Job - Output the lines that follow exactly as they are.

Modeling code records
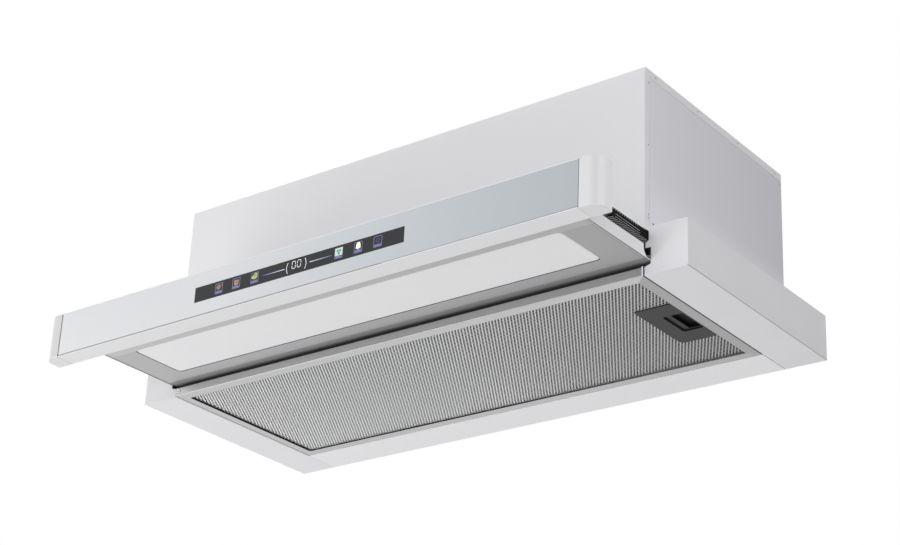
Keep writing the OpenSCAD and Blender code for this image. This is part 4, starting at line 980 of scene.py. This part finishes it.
AROUND = (0.438, 0.438, 0.446)
SEEN = 1.0
world = bpy.data.worlds.new("studio")
bpy.context.scene.world = world
world.use_nodes = True
studio = Nodes(world.node_tree)
seen = studio.add("ShaderNodeLightPath", output="Is Camera Ray")
for ray in ("Is Glossy Ray", "Is Transmission Ray"):
    seen = seen.maths("MAXIMUM", seen, studio.add("ShaderNodeLightPath", output=ray))
studio.feed(studio.tree.nodes["Background"], {
    "Color": studio.blend(seen, AROUND, SEEN), "Strength": 1.0})


def lamp(name, place, target, size, power):
    """A square soft lamp that points at the target."""
    light = bpy.data.lights.new(name, "AREA")
    light.shape = "SQUARE"
    light.size = size
    light.energy = power
    holder = bpy.data.objects.new(name, light)
    bpy.context.scene.collection.objects.link(holder)
    holder.location = place
    holder.rotation_euler = (Vector(target) - Vector(place)).to_track_quat("-Z", "Y").to_euler()


lamp("low_lamp", (-1.7, -0.9, -1.4), (0, 0, 0.05), 1.4, 28.2)
lamp("left_lamp", (-2.15, -1.45, 0.3), (0, 0, 0.1), 1.2, 6.5)
lamp("right_lamp", (1.5, -1.9, -0.2), (0, 0, 0.05), 1.4, 9.5)
lamp("top_lamp", (-0.2, -2.6, 1.2), (0, 0, 0.1), 1.6, 11.5)
lamp("below_lamp", (0.6, -0.6, -2.2), (0, 0, 0), 1.6, 2.5)
lamp("side_lamp", (1.0, -0.6, -0.12), (0.29, -0.1, 0.03), 0.3, 1.1)
lamp("overhead_lamp", (0.27, 0.05, 1.8), (0.27, 0.05, 0.1), 0.3, 6)

view = bpy.context.scene.view_settings
view.view_transform = "Standard"

CAMERA_AT = (1.039, -1.2855, -0.669)
AZIMUTH = math.radians(38.36)
ELEVATION = math.radians(-24.57)
ROLL = math.radians(2.75)
camera_data = bpy.data.cameras.new("camera")
camera_data.lens = 80.644
camera_data.sensor_width = 36.0
camera_data.clip_start = 0.05
camera_data.clip_end = 100
camera = bpy.data.objects.new("camera", camera_data)
bpy.context.scene.collection.objects.link(camera)
back = Vector((math.sin(AZIMUTH) * math.cos(ELEVATION), -math.cos(AZIMUTH) * math.cos(ELEVATION),
               math.sin(ELEVATION)))
right = (-back).cross(Vector((0, 0, 1))).normalized()
up = right.cross(-back)
turned_right = right * math.cos(ROLL) + up * math.sin(ROLL)
turned_up = up * math.cos(ROLL) - right * math.sin(ROLL)
camera.matrix_world = Matrix.Translation(CAMERA_AT) @ Matrix(
    (turned_right, turned_up, back)).transposed().to_4x4()
bpy.context.scene.camera = camera
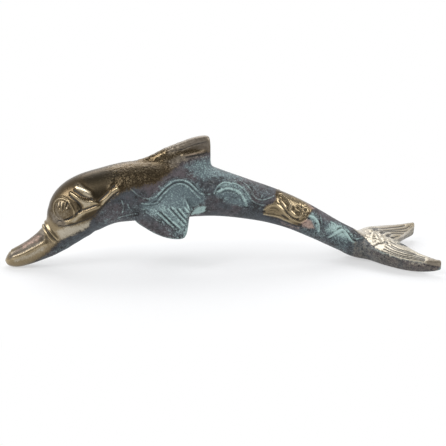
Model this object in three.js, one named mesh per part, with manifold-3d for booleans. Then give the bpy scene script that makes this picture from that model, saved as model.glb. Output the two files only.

Output -
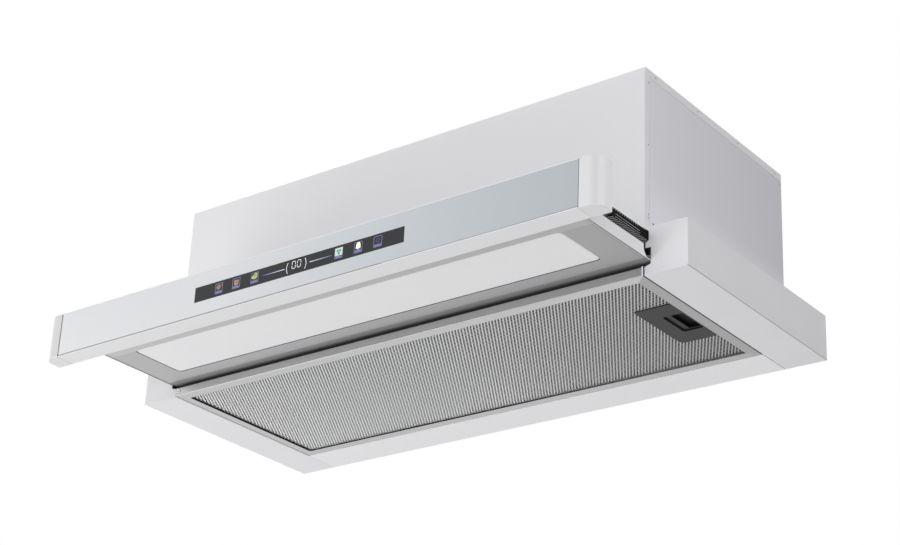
Keep writing the OpenSCAD and Blender code for this image. This is part 4, starting at line 980 of scene.py. This part finishes it.
AROUND = (0.438, 0.438, 0.446)
SEEN = 1.0
world = bpy.data.worlds.new("studio")
bpy.context.scene.world = world
world.use_nodes = True
studio = Nodes(world.node_tree)
seen = studio.add("ShaderNodeLightPath", output="Is Camera Ray")
for ray in ("Is Glossy Ray", "Is Transmission Ray"):
    seen = seen.maths("MAXIMUM", seen, studio.add("ShaderNodeLightPath", output=ray))
studio.feed(studio.tree.nodes["Background"], {
    "Color": studio.blend(seen, AROUND, SEEN), "Strength": 1.0})


def lamp(name, place, target, size, power):
    """A square soft lamp that points at the target."""
    light = bpy.data.lights.new(name, "AREA")
    light.shape = "SQUARE"
    light.size = size
    light.energy = power
    holder = bpy.data.objects.new(name, light)
    bpy.context.scene.collection.objects.link(holder)
    holder.location = place
    holder.rotation_euler = (Vector(target) - Vector(place)).to_track_quat("-Z", "Y").to_euler()


lamp("low_lamp", (-1.7, -0.9, -1.4), (0, 0, 0.05), 1.4, 28.2)
lamp("left_lamp", (-2.15, -1.45, 0.3), (0, 0, 0.1), 1.2, 6.5)
lamp("right_lamp", (1.5, -1.9, -0.2), (0, 0, 0.05), 1.4, 9.5)
lamp("top_lamp", (-0.2, -2.6, 1.2), (0, 0, 0.1), 1.6, 11.5)
lamp("below_lamp", (0.6, -0.6, -2.2), (0, 0, 0), 1.6, 2.5)
lamp("side_lamp", (1.0, -0.6, -0.12), (0.29, -0.1, 0.03), 0.3, 1.1)
lamp("overhead_lamp", (0.27, 0.05, 1.8), (0.27, 0.05, 0.1), 0.3, 6)

view = bpy.context.scene.view_settings
view.view_transform = "Standard"

CAMERA_AT = (1.039, -1.2855, -0.669)
AZIMUTH = math.radians(38.36)
ELEVATION = math.radians(-24.57)
ROLL = math.radians(2.75)
camera_data = bpy.data.cameras.new("camera")
camera_data.lens = 80.644
camera_data.sensor_width = 36.0
camera_data.clip_start = 0.05
camera_data.clip_end = 100
camera = bpy.data.objects.new("camera", camera_data)
bpy.context.scene.collection.objects.link(camera)
back = Vector((math.sin(AZIMUTH) * math.cos(ELEVATION), -math.cos(AZIMUTH) * math.cos(ELEVATION),
               math.sin(ELEVATION)))
right = (-back).cross(Vector((0, 0, 1))).normalized()
up = right.cross(-back)
turned_right = right * math.cos(ROLL) + up * math.sin(ROLL)
turned_up = up * math.cos(ROLL) - right * math.sin(ROLL)
camera.matrix_world = Matrix.Translation(CAMERA_AT) @ Matrix(
    (turned_right, turned_up, back)).transposed().to_4x4()
bpy.context.scene.camera = camera
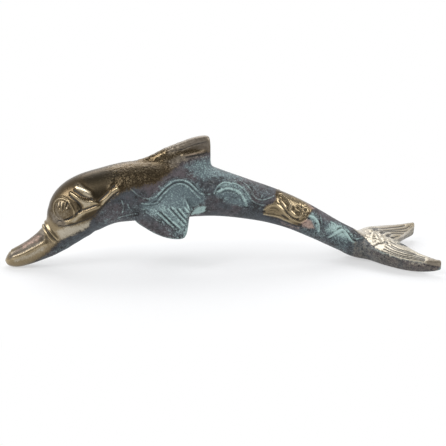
Model this object in three.js, one named mesh per part, with manifold-3d for booleans. Then give the bpy scene script that makes this picture from that model, saved as model.glb. Output the two files only.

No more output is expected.